With Jim’s recent announcement of his retirement from Microsoft, I thought I’d make a little space here to immortalize my thoughts of a man I never got to meet in person, but dearly wished to.

There’s something to be said about the Dynamics CRM community: chiefly that it is the most vibrant and active product community around any single Microsoft product.  Why? Two reasons:

  1. As I have long believed and been rewarded for such faith, it is simply the best product Microsoft has ever brought to market (that isn’t an Operating System); and
  2. Fantastic community leadership, fostering an open, engaging dialog between the users of the product and the experts that know it.

Jim Glass is directly responsible for both.  There’s no objective way for me to quantify that, however, so take that declaration as the biased opinion of one happy CRM MVP.

I’ve never known a CRM world without Jim, and long before I entered the MVP space, I met Jim on the battlegrounds we call the public CRM forums.  Jim was always watching, carefully moderating and steering the forum to productive ends.  He encouraged the MVPs, on a regular basis, to contribute and participate with the community at large—and the forums were just that.

There is no mistaking the emptiness that I feel now that I know he’s gone, and I wait patiently for his successor to fill his space as best as possible (daunting though that may be).  Since I never had the opportunity to pay my respects and give my appreciation to Jim in person, I find myself obligated by duty to honor his legacy by applying myself to the forums in a way I know he would wish.

Those who knew Jim understand the impact and the gravity his absence will generate.  Those who didn’t, may never understand what he did to improve their experience with CRM, the product or the community.  In some small way, I wish I could impart that feeling; but I doubt I have the raw ability to put in words what Jim has done, for me—for us.  I will miss him, and follow his social publications with great interest.

Farewell, Jim. To have known you from afar, is better than to never have known you at all.

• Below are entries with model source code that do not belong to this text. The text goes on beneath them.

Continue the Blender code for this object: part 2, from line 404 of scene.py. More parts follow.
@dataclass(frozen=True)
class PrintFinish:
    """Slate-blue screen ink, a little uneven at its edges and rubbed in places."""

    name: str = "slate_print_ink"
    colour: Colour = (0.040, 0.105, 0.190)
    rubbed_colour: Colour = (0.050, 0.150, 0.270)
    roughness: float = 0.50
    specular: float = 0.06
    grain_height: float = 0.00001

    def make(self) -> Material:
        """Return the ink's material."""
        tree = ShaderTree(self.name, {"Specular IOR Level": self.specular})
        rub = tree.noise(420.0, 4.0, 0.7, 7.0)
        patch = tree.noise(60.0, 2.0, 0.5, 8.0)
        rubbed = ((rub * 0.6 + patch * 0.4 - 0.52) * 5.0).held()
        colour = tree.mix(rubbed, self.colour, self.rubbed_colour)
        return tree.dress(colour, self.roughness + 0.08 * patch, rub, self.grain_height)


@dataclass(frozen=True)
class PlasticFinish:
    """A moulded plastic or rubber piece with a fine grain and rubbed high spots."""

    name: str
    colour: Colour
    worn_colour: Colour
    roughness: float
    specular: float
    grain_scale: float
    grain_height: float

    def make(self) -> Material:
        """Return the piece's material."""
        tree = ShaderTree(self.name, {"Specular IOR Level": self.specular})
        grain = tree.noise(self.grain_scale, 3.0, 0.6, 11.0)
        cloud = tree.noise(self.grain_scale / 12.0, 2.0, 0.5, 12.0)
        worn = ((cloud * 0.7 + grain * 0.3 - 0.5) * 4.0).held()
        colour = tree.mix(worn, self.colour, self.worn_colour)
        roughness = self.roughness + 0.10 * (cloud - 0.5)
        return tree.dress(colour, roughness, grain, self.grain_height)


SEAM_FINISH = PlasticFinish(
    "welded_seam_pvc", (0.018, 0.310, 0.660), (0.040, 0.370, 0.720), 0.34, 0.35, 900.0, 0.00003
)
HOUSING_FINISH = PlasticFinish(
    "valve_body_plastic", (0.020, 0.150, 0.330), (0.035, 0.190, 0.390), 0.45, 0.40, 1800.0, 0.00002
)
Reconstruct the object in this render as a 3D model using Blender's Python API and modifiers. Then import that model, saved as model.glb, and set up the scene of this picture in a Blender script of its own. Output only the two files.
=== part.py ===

“To leave, or not to leave--that is the question.
Whether ‘tis nobler in the mind to suffer
The pings and queries of MVP misfortune
Or to take charms against a sea of blogs
And by composing, mend them. To pry, to seek—
No more—and by seek to say we end
The madness, and the thousand natural questions
An MVP is heir to.”

1 comment:

  1. Very well said, Dave. Jim will be missed and his legacy will stay!